Today, the divorce process is generated by the man or the woman. We know divorce through the experiences of our children, parents, relatives, neighbors, friends. Maybe our own divorce. No one enters marriage planning on divorce. No one enjoys divorce. It is a devastating experience arising out of human frailty, and its causes are numerous.

At its best, the Church needs to be a community of compassion and acceptance for all its members, including those whose marriages have fallen apart. Believers do not accept that our Church is always at its best in the way it handles marriages that end in divorce, but our belonging to the Church does not dissolve because of that. We believe that God is present to the couple who marries, whether the marriage entered into survives or not. God promises to be with us in our life journey, celebrates our victories and holds us up in our defeats, laughs with us in times of joy and cries with us in our moments of sorrow and sadness.

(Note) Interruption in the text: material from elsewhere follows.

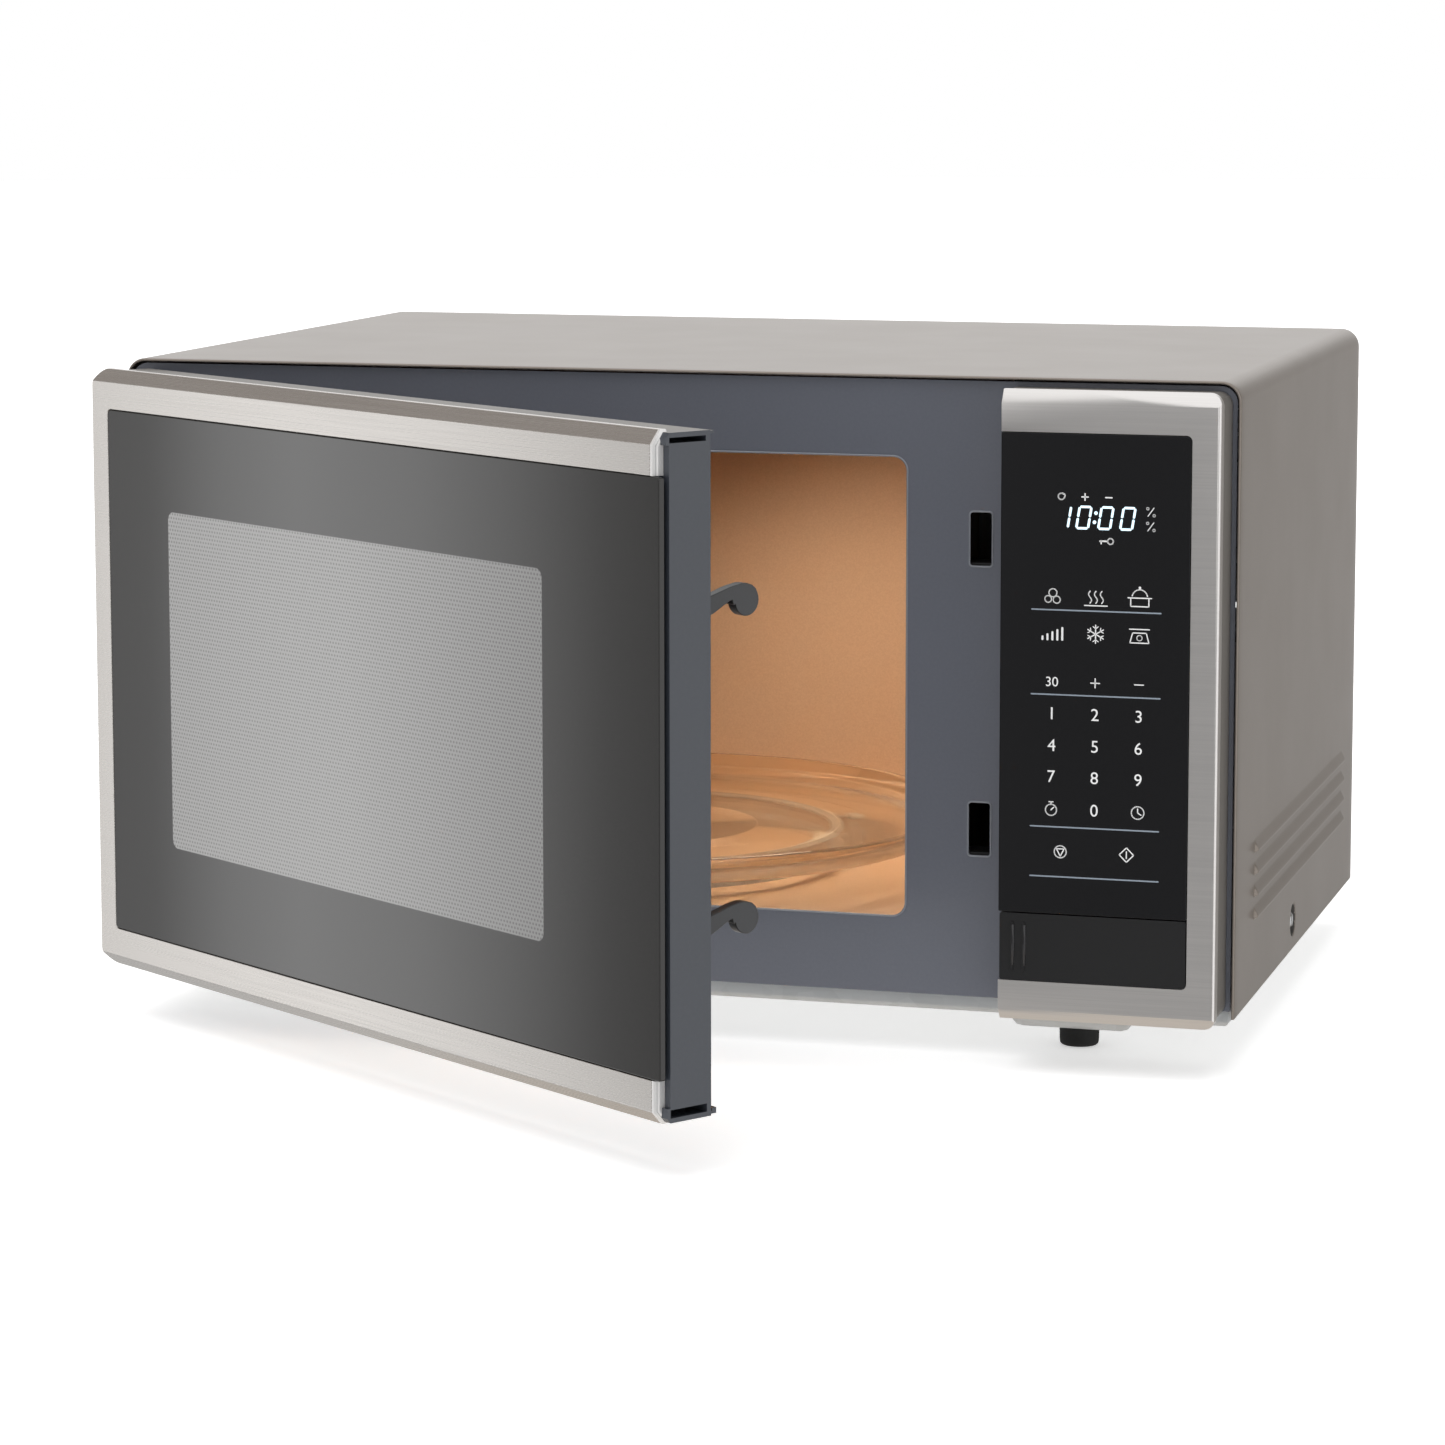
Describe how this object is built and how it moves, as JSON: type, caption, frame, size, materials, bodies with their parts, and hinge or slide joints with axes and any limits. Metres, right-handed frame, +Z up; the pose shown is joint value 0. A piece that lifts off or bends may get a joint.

The Scriptural passages having to do with marital fidelity as the ideal are ultimately set against the background of God’s fidelity to the human community, the fidelity of Christ to us all, even in our most pronounced frailty.

The Church continues to look for ways to help heal the wounds of divorce. Some believers have found its solutions helpful. Others have not. The dialogue necessarily goes on. The promise of God to be with both the whole and the broken goes on. Let us be aware enough of the desire of God to hold all of us close that we hold one another close as well.